Rolston likely regretted his decision to move on because of a contract dispute because he never produced as well as he did during his time in Minnesota. He never signed with the Lightning but returned to the Devils on a four-year deal after negotiations stalled. He was traded to the New York Islanders and later to the Bruins before he announced his retirement after the 2012-13 season.
Tenure With The Wild
Rolston was electric with the Wild. He is fondly remembered for his blistering slapshot – that he also liked to use in the shootout – but there was so much more to his game. He was a top-line left-winger who was dangerous both at even-strength and on the power play. No one was surprised when he reeled off three straight 30-goal seasons.
He was also known for his strong two-way game. He was a mainstay on the penalty kill and could play difficult minutes, which is why he received votes for the Frank J. Selke Trophy in two of his three seasons with the Wild.
One of the main reasons he was so important to the Wild was his versatility. He could play all three forward positions and was a factor at even-strength and on special teams. He was able to do it all. Rolston led the Wild in scoring with 34 goals and 79 points in his first season, which is pretty extraordinary given that he outscored star winger Marian Gaborik.
His time in Minnesota is similar to Eric Staal’s. Both Rolston and Staal signed as free agents and played their first season with the Wild at 32 years old. They were both successful and were among the team’s top scorers during their stints; they outperformed expectations.
Rolston brought a lot to the table that helped the Wild be successful, and thanks to him, the team made the playoffs in two of his three seasons with the club.
Why Is Rolston Deserving?
Rolston is deserving of his place at No. 10 on this all-time list because he had the skill set that helped him thrive at all facets of the game. He is one of the best goal scorers to ever play for the organization and ranks 9th in goals, 17th in assists, and 14th in points in franchise history despite his short tenure. For a player to have that much impact in such a short time is impressive and proves how impactful he was during that time.

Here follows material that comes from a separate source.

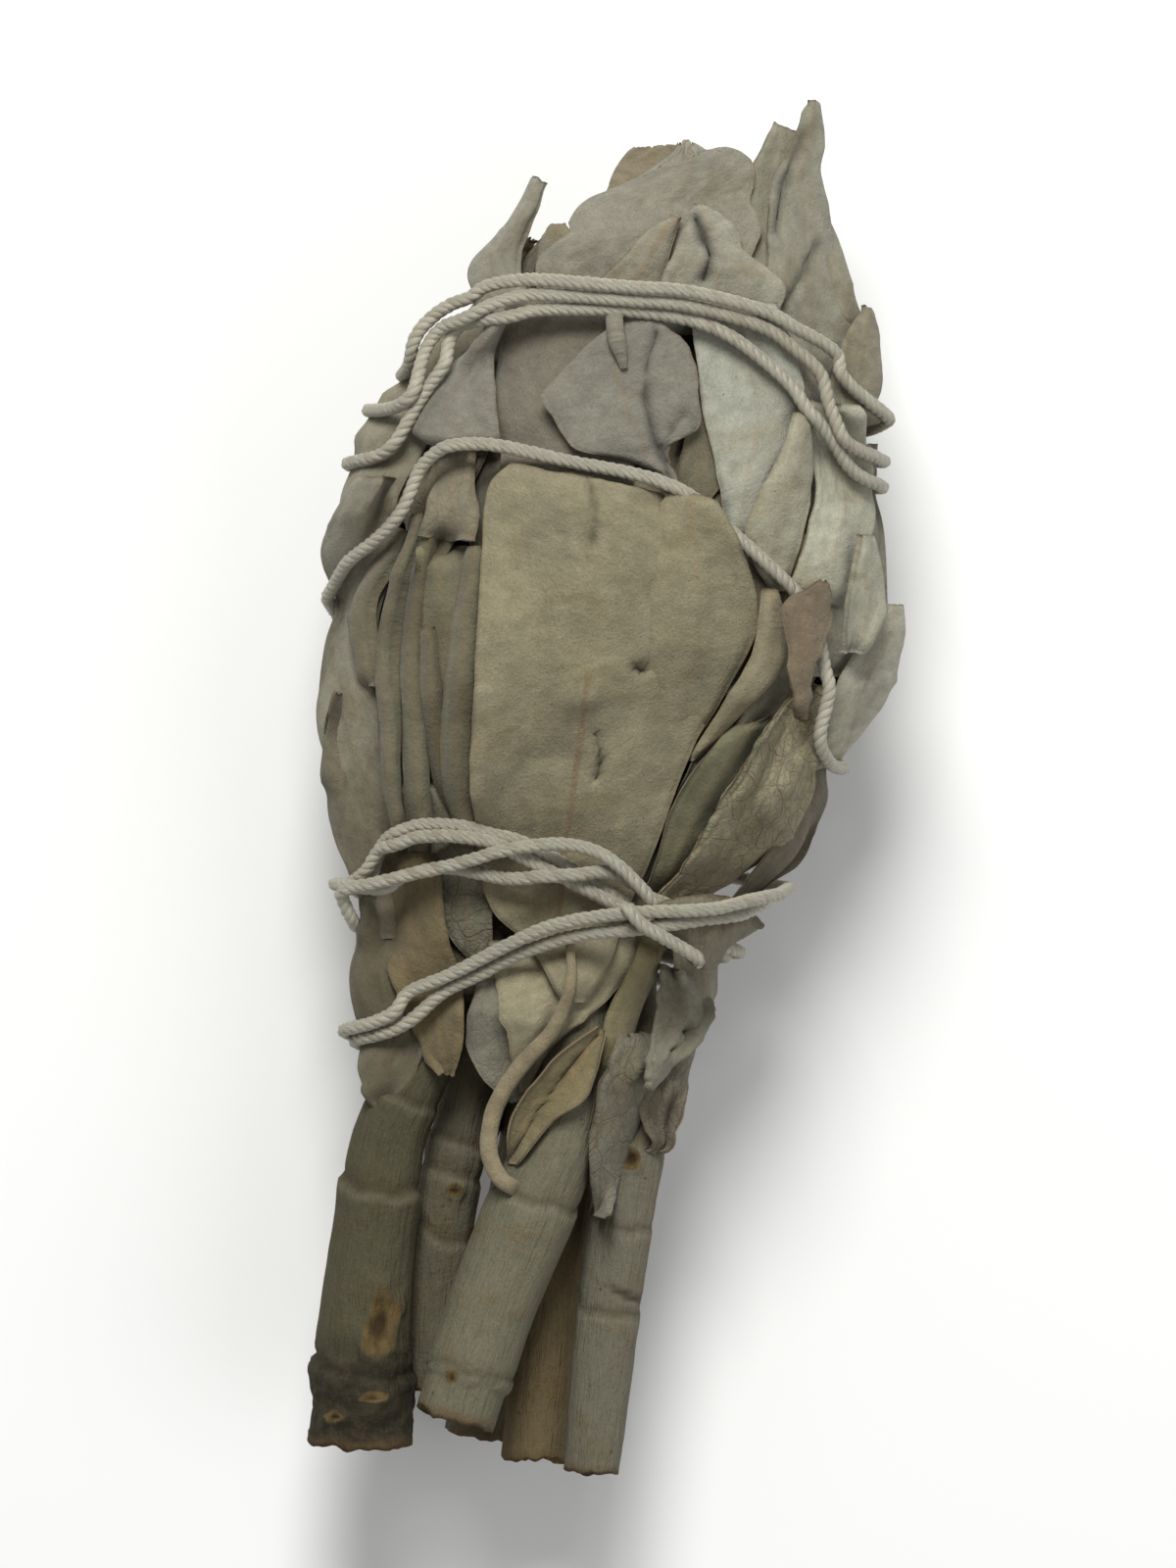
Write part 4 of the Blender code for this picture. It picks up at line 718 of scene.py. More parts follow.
def noise(x, y, size, seed, octaves=2):
    """Smooth noise from -1 to 1, with features of the given size."""
    total, most = 0.0, 0.0
    for k in range(octaves):
        fx, fy = np.asarray(x) / size * 2**k, np.asarray(y) / size * 2**k
        ix, iy = np.floor(fx), np.floor(fy)
        tx, ty = fx - ix, fy - iy
        tx, ty = tx * tx * (3 - 2 * tx), ty * ty * (3 - 2 * ty)
        s = seed + 17.0 * k
        low = hashed(ix, iy, s) * (1 - tx) + hashed(ix + 1, iy, s) * tx
        high = hashed(ix, iy + 1, s) * (1 - tx) + hashed(ix + 1, iy + 1, s) * tx
        total = total + (low * (1 - ty) + high * ty - 0.5) * 2 * 0.5**k
        most += 0.5**k
    return total / most


def apart(x, y, line):
    """Distance of each place from a line of points, all in one plane."""
    best = np.full(np.shape(x), 1e9)
    for (ax, ay), (bx, by) in zip(line, line[1:]):
        dx, dy = bx - ax, by - ay
        t = np.clip(((x - ax) * dx + (y - ay) * dy) / max(dx * dx + dy * dy, 1e-9), 0, 1)
        best = np.minimum(best, np.hypot(x - ax - t * dx, y - ay - t * dy))
    return best


class HeightMap:
    """The top of everything laid so far, as a lift for each angle and y."""

    def __init__(self):
        self.ys = np.arange(LOW_Y, HIGH_Y, MAP_CELL)
        self.lifts = np.full((len(self.ys), MAP_ROUND), EMPTY)

    def places(self):
        angle = np.arange(MAP_ROUND) * 2 * math.pi / MAP_ROUND
        return np.meshgrid(angle, self.ys)

    def at(self, angle, y):
        col = np.mod(np.asarray(angle) / (2 * math.pi) * MAP_ROUND, MAP_ROUND)
        row = np.clip((np.asarray(y) - self.ys[0]) / MAP_CELL, 0, len(self.ys) - 1.001)
        c0, r0 = np.floor(col).astype(int) % MAP_ROUND, np.floor(row).astype(int)
        c1, r1 = (c0 + 1) % MAP_ROUND, r0 + 1
        tc, tr = col - np.floor(col), row - r0
        low = self.lifts[r0, c0] * (1 - tc) + self.lifts[r0, c1] * tc
        high = self.lifts[r1, c0] * (1 - tc) + self.lifts[r1, c1] * tc
        return low * (1 - tr) + high * tr

    def high(self, angle, y):
        """The highest lift within about 2 mm of a place."""
        da, dy = np.meshgrid(np.linspace(-0.12, 0.12, 5), np.linspace(-2, 2, 5))
        return max(float(np.max(self.at(angle + da, y + dy))), 0.0)

    def add(self, angle, y, lift):
        col = np.floor(np.mod(np.ravel(angle) / (2 * math.pi) * MAP_ROUND, MAP_ROUND)).astype(int) % MAP_ROUND
        row = np.clip(np.floor((np.ravel(y) - self.ys[0]) / MAP_CELL).astype(int), 0, len(self.ys) - 2)
        for dr in (0, 1):
            for dc in (0, 1):
                np.maximum.at(self.lifts, (row + dr, (col + dc) % MAP_ROUND), np.ravel(lift))


def evened(points):
    """Each point of a grid, or of one column, as the mean of its neighbours."""
    grown = np.pad(points, ((1, 1), (1, 1), (0, 0)), mode="edge")
    if points.shape[1] > 1:
        return (grown[:-2, 1:-1] + grown[2:, 1:-1] + grown[1:-1, :-2] + grown[1:-1, 2:]) / 4
    return (grown[:-2, 1:-1] + grown[2:, 1:-1]) / 2


def draped(angle, y, needed, rounds, held=1):
    """Lifts of a taut sheet or string over the needed ones: it bridges the hollows between the high places."""
    base = on_body(angle, y, 0)
    out = on_body(angle, y, 1) - base
    lifts = needed.copy()
    for row in range(held, len(lifts)):
        lifts[row] = np.maximum(needed[row], lifts[row - 1] - 0.4 * abs(y[row] - y[row - 1]))
    for _ in range(rounds):
        level = np.einsum("ijk,ijk->ij", evened(base + lifts[..., None] * out) - base, out)
        level[:held] = lifts[:held]
        level[-1] = lifts[-1]
        lifts = np.maximum(needed, level)
    return lifts


def placed(height, x, y):
    """(angle, y) of the place on everything laid so far that shows x right and y up of the view's middle."""
    want = turned(x, y)[0]
    angle, y = seen(x, y)
    for _ in range(4):
        near = 0.5 * (height.high(angle, y) + float(height.at(angle, y)))
        half = float(np.interp(y, YS, HALF_WIDTH)) + near + TWINE_RADIUS
        out = (want - float(np.interp(y, YS, MIDDLE))) / half
        angle = math.copysign(math.asin(min(abs(out), 1)) + 1.5 * max(abs(out) - 1, 0), out)
    return angle, y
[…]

Rolston was also a leader, and he was often named captain during a monthly rotation that was established. He helped mentor young players and was a key part of the locker room.
“He was a key fixture in that locker room, too. Ask any Wild youngster from back in the day, and Rolston was the perfect mentor and positive influence to emulate,” (from, ‘The top 20 Wild players of all time: Marian Gaborik tops our fan-voted list,’ The Athletic, 02/15/2021).
Rolston is not only one of the most impactful players in Wild franchise history, but he became one of the best free-agent additions after flourishing under head coach Jacques Lemaire.
Aaron Heckmann is a journalism & broadcasting student. He covers the Wild for The Hockey Writers & Zone Coverage’s 10krinks. His data-driven articles are focused on solving problems, telling stories, and discovering unique storylines. Find him on Twitter @aaron_heckmann.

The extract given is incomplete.